Aim of the exercise —
What is wanted is an exact restatement of the lines from the one with "Write part 4 of" through the one with "flat_section(width, self.strap_t), AXIS_Z.cross(way))", both included, and of no other lines.
* begin Data shown *
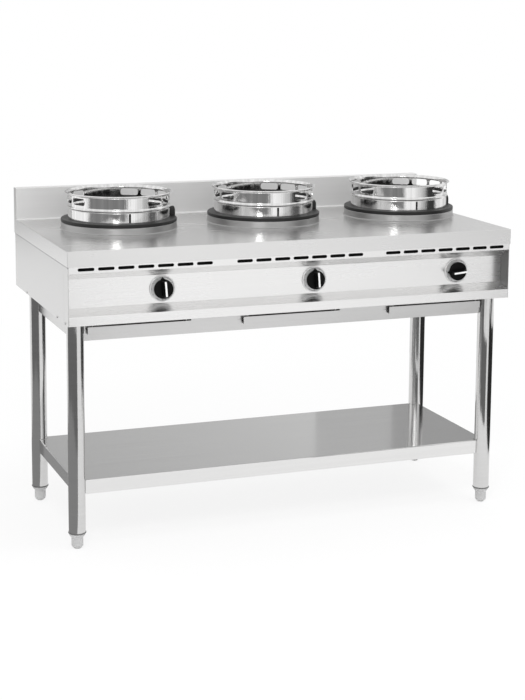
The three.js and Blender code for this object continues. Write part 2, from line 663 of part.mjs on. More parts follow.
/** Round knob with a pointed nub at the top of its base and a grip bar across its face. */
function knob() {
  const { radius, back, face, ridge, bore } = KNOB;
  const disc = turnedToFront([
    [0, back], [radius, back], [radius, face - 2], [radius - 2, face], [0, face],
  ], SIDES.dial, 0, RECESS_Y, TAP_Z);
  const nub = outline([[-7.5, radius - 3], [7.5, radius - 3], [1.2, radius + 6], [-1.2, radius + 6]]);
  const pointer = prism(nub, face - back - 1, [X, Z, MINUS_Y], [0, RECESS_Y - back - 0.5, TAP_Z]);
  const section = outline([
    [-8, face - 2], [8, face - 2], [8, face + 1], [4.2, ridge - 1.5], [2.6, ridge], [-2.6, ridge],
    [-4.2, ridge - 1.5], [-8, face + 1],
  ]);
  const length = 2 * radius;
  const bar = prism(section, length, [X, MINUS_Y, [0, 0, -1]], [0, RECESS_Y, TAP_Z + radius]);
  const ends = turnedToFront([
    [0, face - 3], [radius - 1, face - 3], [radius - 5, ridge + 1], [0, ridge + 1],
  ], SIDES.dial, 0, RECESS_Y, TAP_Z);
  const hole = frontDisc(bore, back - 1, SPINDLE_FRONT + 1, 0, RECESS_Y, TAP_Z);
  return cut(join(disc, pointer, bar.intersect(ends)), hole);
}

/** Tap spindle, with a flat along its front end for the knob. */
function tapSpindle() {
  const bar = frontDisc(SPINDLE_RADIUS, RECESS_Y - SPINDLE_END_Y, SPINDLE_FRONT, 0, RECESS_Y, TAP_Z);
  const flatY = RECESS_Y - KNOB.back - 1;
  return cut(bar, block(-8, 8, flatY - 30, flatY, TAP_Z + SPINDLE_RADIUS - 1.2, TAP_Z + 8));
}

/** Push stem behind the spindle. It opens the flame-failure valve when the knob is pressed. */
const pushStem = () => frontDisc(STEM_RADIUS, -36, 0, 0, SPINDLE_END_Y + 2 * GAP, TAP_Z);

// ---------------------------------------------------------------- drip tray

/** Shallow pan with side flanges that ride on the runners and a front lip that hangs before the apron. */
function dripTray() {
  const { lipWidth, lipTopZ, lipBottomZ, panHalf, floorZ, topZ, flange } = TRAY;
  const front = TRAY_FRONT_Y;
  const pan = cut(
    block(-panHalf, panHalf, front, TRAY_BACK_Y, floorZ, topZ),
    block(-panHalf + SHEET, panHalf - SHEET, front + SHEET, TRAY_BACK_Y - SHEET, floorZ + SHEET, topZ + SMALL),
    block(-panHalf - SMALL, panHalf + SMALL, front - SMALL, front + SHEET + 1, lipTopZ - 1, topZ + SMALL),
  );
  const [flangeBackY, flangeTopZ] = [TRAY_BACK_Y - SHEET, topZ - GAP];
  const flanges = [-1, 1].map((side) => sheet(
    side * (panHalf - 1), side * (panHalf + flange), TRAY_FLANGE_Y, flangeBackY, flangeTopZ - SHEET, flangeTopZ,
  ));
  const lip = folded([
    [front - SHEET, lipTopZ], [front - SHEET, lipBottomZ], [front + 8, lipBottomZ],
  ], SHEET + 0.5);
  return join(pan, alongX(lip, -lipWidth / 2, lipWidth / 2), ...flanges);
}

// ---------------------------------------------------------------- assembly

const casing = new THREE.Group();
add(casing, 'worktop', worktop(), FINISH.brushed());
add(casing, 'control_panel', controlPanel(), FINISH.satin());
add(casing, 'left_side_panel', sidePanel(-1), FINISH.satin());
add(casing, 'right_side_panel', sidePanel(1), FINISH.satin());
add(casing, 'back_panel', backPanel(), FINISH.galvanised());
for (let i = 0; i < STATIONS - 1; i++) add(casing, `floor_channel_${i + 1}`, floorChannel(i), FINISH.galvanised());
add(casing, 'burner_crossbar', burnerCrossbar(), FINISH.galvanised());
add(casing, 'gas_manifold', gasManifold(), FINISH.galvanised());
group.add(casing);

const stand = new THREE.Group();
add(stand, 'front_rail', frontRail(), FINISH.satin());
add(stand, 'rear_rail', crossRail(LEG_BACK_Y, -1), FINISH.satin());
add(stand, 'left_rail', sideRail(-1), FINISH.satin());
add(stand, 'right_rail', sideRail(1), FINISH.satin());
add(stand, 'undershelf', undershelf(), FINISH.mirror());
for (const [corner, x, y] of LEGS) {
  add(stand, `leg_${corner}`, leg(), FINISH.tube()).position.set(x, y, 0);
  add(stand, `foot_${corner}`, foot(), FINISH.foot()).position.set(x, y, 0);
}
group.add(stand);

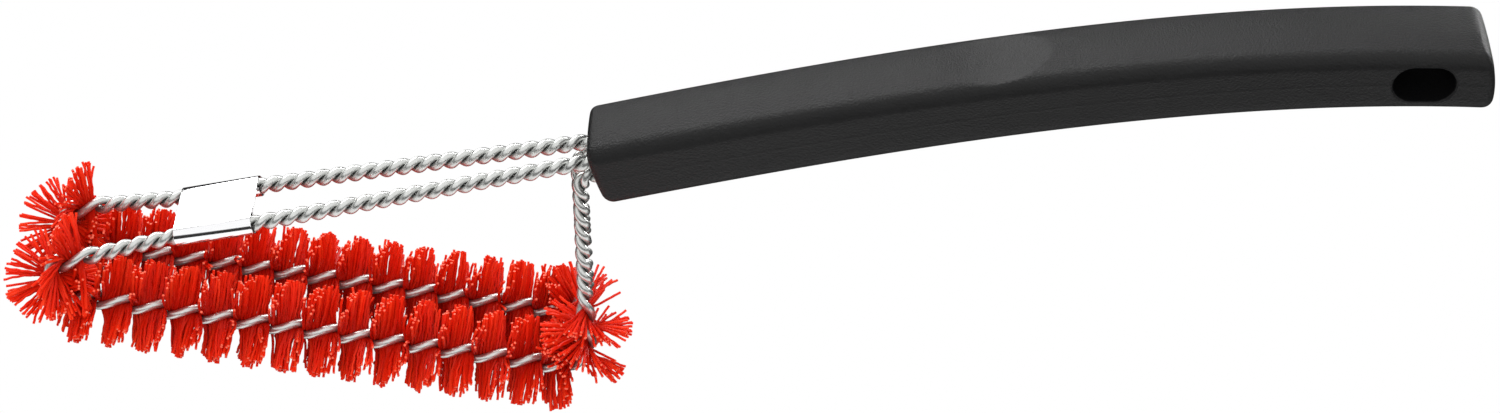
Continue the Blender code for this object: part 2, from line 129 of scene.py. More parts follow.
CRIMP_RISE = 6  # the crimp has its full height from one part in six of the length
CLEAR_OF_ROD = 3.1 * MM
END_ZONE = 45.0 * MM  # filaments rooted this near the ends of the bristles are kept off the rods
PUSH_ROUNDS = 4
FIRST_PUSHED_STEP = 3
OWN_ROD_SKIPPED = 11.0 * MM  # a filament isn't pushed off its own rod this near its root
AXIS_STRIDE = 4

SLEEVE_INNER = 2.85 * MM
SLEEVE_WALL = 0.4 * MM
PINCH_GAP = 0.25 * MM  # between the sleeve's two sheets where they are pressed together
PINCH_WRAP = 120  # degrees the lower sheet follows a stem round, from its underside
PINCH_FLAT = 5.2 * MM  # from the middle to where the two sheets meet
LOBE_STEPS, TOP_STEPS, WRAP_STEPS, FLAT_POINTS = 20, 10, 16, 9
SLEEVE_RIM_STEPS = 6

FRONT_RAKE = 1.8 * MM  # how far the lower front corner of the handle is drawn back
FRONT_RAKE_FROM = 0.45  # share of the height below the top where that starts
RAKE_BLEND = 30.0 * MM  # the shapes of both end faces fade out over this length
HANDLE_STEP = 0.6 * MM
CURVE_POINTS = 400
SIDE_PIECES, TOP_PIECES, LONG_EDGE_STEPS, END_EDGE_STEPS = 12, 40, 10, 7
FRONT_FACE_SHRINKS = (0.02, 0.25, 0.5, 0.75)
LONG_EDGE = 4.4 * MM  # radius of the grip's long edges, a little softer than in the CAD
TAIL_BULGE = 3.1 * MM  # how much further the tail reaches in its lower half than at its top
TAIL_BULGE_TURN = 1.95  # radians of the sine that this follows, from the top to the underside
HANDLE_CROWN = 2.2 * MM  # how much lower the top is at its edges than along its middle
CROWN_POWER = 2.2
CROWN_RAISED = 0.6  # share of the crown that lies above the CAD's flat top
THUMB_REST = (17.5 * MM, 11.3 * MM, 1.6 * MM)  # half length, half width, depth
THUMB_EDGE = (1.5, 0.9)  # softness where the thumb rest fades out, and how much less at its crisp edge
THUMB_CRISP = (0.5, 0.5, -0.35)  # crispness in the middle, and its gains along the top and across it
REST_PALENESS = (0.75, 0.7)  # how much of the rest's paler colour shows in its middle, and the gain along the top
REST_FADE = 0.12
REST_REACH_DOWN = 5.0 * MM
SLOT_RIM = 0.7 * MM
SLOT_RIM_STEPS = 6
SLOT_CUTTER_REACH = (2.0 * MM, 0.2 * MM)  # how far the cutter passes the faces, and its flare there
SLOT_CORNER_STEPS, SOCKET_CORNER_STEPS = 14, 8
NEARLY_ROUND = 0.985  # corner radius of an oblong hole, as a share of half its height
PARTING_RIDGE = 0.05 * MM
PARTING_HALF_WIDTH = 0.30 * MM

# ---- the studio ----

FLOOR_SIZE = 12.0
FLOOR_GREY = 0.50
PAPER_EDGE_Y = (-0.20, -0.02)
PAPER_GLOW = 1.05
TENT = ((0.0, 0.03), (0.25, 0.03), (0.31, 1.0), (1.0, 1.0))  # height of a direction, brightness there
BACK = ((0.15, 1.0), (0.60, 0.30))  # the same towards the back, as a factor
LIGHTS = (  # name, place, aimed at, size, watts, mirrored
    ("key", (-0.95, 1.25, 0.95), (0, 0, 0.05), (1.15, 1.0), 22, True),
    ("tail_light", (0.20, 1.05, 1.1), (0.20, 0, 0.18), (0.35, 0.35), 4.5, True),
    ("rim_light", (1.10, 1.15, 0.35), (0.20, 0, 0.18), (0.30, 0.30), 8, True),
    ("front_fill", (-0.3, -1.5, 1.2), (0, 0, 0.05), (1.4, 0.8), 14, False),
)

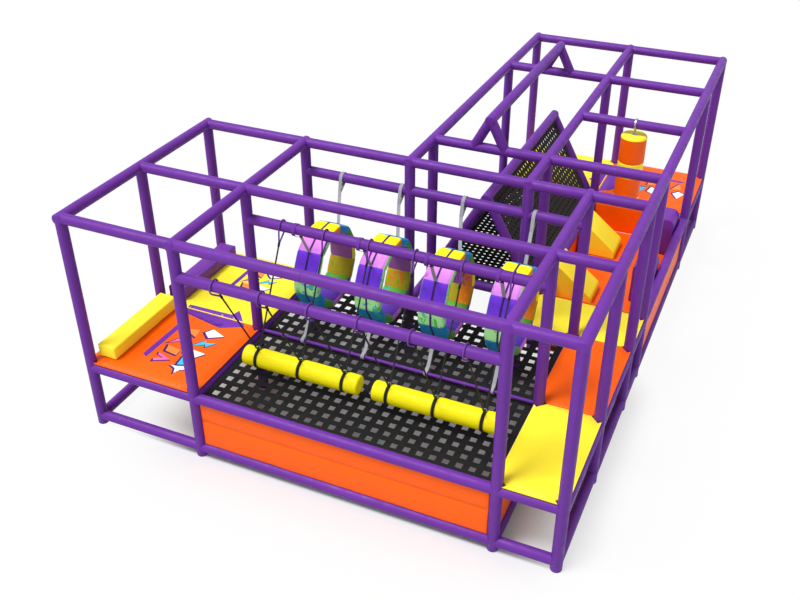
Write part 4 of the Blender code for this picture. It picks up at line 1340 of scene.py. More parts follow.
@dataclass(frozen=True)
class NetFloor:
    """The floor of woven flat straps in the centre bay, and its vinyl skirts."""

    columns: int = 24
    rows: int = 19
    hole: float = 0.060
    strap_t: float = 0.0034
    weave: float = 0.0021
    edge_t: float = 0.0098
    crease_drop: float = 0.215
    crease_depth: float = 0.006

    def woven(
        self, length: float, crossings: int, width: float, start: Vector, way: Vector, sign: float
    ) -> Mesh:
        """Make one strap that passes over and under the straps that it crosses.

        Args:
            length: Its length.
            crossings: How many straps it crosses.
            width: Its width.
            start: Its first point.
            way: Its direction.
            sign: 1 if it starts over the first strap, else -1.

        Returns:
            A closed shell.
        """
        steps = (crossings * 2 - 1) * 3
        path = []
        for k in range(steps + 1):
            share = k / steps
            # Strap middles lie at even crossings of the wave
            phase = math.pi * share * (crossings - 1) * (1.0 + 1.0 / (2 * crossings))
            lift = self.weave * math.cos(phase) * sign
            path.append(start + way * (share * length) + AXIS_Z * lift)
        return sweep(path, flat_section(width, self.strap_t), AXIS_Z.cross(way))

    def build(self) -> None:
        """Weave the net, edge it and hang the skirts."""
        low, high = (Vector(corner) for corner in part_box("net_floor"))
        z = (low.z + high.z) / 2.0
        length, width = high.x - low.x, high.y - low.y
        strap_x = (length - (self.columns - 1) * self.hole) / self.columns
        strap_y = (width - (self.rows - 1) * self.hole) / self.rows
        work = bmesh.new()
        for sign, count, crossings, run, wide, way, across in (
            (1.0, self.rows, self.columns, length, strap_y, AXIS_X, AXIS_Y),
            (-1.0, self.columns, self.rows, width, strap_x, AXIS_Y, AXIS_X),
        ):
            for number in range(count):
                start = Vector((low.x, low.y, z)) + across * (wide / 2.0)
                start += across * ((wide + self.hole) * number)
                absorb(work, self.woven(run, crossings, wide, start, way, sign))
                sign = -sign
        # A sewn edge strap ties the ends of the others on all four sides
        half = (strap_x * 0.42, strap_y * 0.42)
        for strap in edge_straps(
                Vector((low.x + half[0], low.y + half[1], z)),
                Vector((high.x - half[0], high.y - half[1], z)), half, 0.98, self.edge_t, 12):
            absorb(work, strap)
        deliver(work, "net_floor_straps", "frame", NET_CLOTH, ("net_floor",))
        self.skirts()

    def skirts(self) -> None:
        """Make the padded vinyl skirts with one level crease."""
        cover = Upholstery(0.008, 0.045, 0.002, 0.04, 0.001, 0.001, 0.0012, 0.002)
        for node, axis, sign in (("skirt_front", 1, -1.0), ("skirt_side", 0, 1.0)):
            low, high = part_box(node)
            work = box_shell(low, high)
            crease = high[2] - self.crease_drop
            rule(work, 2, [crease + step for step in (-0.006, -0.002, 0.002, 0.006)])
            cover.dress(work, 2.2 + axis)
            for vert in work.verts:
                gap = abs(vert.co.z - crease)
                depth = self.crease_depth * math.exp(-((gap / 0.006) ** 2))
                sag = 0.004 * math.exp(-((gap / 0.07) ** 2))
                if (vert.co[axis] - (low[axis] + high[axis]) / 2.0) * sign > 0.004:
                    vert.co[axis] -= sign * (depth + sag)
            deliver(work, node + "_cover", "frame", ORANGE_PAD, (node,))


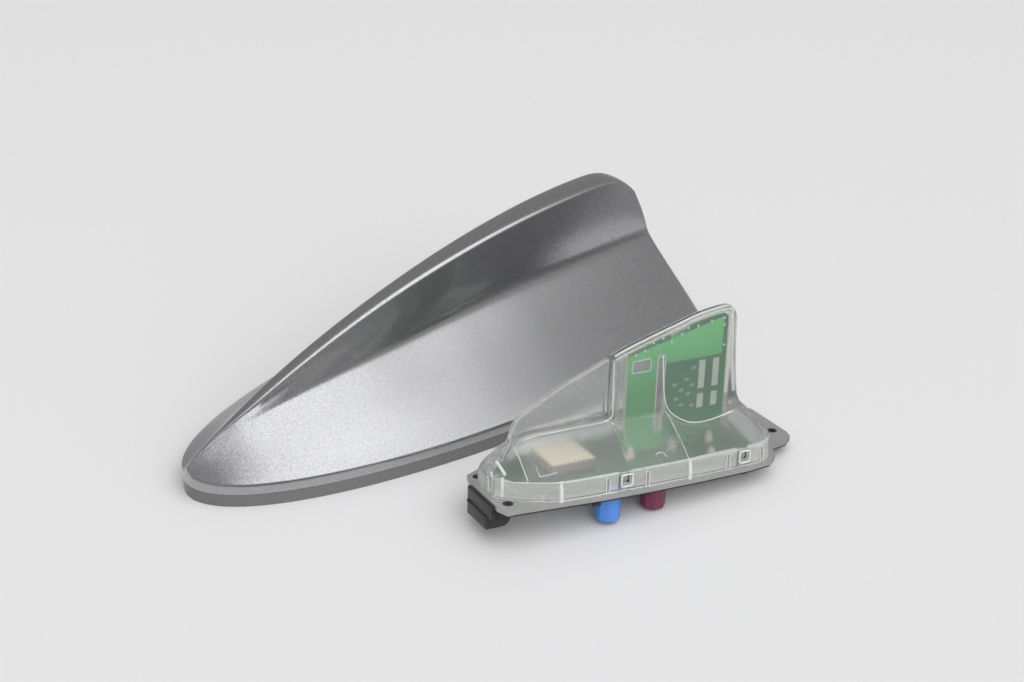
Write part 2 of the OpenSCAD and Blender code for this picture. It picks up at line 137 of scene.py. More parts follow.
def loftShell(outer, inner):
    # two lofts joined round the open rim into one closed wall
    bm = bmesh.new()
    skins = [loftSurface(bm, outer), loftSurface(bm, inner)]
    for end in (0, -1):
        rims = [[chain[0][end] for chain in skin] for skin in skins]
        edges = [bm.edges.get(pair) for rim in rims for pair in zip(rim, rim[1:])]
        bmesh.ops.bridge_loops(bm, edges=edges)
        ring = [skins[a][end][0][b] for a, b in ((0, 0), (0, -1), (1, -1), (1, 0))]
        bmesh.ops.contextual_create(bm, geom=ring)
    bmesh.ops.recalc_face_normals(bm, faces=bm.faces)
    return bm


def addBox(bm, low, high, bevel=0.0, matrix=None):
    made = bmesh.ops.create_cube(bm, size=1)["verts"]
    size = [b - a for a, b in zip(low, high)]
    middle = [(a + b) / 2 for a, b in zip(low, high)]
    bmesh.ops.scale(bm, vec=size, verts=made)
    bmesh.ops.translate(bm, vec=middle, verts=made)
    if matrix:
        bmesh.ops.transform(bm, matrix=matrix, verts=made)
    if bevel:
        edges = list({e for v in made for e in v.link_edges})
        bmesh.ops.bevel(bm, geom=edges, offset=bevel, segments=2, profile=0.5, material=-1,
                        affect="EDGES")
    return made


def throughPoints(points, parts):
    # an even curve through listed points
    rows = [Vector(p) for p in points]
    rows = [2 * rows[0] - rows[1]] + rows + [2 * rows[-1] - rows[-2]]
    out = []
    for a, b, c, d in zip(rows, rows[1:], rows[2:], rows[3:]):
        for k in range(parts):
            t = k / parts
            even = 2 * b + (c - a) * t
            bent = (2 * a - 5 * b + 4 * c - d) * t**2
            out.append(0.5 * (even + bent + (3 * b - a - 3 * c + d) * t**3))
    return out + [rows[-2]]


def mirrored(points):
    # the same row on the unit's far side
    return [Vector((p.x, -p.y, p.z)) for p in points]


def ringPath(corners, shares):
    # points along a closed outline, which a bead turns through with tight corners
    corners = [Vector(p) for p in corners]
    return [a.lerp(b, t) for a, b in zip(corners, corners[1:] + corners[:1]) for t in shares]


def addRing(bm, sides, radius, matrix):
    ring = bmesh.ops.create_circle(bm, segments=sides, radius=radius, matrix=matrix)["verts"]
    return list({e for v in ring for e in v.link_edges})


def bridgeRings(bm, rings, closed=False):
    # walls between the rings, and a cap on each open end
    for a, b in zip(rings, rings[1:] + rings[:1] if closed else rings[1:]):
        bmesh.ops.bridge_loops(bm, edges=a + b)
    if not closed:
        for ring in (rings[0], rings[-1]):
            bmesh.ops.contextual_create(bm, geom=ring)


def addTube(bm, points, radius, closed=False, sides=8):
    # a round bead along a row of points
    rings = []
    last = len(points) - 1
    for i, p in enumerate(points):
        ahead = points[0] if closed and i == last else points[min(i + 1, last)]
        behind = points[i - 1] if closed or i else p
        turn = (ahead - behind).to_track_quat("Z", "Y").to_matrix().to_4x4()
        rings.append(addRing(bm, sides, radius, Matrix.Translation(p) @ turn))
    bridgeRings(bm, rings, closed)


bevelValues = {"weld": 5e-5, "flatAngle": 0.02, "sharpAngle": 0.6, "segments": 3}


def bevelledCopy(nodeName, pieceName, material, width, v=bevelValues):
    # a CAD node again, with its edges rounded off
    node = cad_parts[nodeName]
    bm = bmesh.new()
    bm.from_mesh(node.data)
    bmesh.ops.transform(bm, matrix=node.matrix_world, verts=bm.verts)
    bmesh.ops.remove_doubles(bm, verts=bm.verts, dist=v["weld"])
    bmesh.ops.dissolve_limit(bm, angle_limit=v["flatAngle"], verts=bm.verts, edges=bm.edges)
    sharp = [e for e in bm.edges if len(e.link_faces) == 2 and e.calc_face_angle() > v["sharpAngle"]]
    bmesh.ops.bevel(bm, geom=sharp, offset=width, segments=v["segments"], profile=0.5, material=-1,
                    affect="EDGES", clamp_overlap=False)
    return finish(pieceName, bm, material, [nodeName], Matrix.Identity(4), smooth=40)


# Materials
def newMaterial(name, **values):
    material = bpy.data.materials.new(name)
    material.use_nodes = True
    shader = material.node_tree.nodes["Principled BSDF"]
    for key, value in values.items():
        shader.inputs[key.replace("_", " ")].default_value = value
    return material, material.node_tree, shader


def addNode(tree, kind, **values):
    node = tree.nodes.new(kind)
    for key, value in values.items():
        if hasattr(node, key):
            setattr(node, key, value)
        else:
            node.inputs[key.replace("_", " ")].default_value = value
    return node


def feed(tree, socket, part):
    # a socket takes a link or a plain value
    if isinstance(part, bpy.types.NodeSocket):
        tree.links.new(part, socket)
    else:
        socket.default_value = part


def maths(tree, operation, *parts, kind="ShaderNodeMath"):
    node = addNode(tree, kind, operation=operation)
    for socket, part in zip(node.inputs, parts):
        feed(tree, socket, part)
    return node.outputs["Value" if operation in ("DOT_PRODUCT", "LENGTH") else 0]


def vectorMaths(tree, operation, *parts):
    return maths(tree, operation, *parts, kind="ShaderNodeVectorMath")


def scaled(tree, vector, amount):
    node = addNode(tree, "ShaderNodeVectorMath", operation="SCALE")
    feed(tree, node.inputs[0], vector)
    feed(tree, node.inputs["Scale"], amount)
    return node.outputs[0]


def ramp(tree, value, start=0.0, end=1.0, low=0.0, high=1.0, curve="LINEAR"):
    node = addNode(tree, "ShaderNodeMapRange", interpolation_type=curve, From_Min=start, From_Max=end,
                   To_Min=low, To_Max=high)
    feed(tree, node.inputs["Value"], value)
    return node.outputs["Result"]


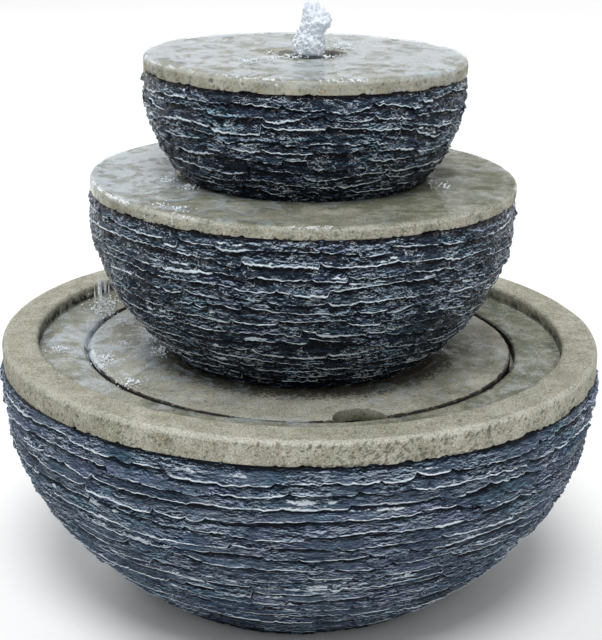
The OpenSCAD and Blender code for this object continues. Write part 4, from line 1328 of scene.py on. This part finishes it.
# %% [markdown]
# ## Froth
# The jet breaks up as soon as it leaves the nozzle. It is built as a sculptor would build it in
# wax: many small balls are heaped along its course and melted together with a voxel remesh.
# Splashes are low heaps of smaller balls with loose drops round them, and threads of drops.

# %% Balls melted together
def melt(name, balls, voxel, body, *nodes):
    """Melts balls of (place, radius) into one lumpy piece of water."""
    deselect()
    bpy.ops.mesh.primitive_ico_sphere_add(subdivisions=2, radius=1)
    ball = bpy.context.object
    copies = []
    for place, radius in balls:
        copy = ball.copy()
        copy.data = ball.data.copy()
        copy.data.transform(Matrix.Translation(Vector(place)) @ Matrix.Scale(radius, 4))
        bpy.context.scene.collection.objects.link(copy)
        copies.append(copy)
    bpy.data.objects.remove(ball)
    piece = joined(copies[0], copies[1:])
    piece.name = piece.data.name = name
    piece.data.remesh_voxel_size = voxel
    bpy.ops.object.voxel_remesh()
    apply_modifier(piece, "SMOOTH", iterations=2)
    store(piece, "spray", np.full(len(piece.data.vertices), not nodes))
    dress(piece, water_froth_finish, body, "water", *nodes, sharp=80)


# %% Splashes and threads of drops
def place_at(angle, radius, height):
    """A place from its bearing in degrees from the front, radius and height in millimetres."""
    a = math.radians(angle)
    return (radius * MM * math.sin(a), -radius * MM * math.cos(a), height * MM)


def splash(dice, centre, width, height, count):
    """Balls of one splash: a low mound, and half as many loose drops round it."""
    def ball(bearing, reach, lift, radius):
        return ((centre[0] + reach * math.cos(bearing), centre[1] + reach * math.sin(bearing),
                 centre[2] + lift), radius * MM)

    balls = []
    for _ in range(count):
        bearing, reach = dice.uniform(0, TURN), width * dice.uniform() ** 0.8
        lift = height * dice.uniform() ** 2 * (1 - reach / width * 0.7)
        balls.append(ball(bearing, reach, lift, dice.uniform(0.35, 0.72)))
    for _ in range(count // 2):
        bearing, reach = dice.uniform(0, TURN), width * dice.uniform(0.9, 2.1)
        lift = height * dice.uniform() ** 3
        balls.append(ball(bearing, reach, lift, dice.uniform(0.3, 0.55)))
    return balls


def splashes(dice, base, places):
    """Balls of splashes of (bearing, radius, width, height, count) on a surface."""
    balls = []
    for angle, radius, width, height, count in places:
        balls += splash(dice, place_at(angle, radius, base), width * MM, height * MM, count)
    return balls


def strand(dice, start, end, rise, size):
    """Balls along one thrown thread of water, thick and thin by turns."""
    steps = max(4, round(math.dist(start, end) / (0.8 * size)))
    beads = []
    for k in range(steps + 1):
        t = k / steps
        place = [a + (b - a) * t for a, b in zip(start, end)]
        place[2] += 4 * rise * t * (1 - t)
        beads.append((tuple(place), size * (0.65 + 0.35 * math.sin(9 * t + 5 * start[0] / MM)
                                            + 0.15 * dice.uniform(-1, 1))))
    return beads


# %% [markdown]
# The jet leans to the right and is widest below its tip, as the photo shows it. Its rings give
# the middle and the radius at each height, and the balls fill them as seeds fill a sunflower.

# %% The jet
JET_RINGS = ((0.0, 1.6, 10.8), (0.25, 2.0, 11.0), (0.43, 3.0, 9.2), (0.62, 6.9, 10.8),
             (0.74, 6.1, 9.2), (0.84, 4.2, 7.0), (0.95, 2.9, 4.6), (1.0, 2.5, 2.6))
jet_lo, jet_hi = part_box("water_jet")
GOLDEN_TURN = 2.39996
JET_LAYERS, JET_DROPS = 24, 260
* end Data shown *
Response to the task —
Write part 4 of the Blender code for this picture. It picks up at line 1340 of scene.py. More parts follow.
@dataclass(frozen=True)
class NetFloor:
    """The floor of woven flat straps in the centre bay, and its vinyl skirts."""

    columns: int = 24
    rows: int = 19
    hole: float = 0.060
    strap_t: float = 0.0034
    weave: float = 0.0021
    edge_t: float = 0.0098
    crease_drop: float = 0.215
    crease_depth: float = 0.006

    def woven(
        self, length: float, crossings: int, width: float, start: Vector, way: Vector, sign: float
    ) -> Mesh:
        """Make one strap that passes over and under the straps that it crosses.

        Args:
            length: Its length.
            crossings: How many straps it crosses.
            width: Its width.
            start: Its first point.
            way: Its direction.
            sign: 1 if it starts over the first strap, else -1.

        Returns:
            A closed shell.
        """
        steps = (crossings * 2 - 1) * 3
        path = []
        for k in range(steps + 1):
            share = k / steps
            # Strap middles lie at even crossings of the wave
            phase = math.pi * share * (crossings - 1) * (1.0 + 1.0 / (2 * crossings))
            lift = self.weave * math.cos(phase) * sign
            path.append(start + way * (share * length) + AXIS_Z * lift)
        return sweep(path, flat_section(width, self.strap_t), AXIS_Z.cross(way))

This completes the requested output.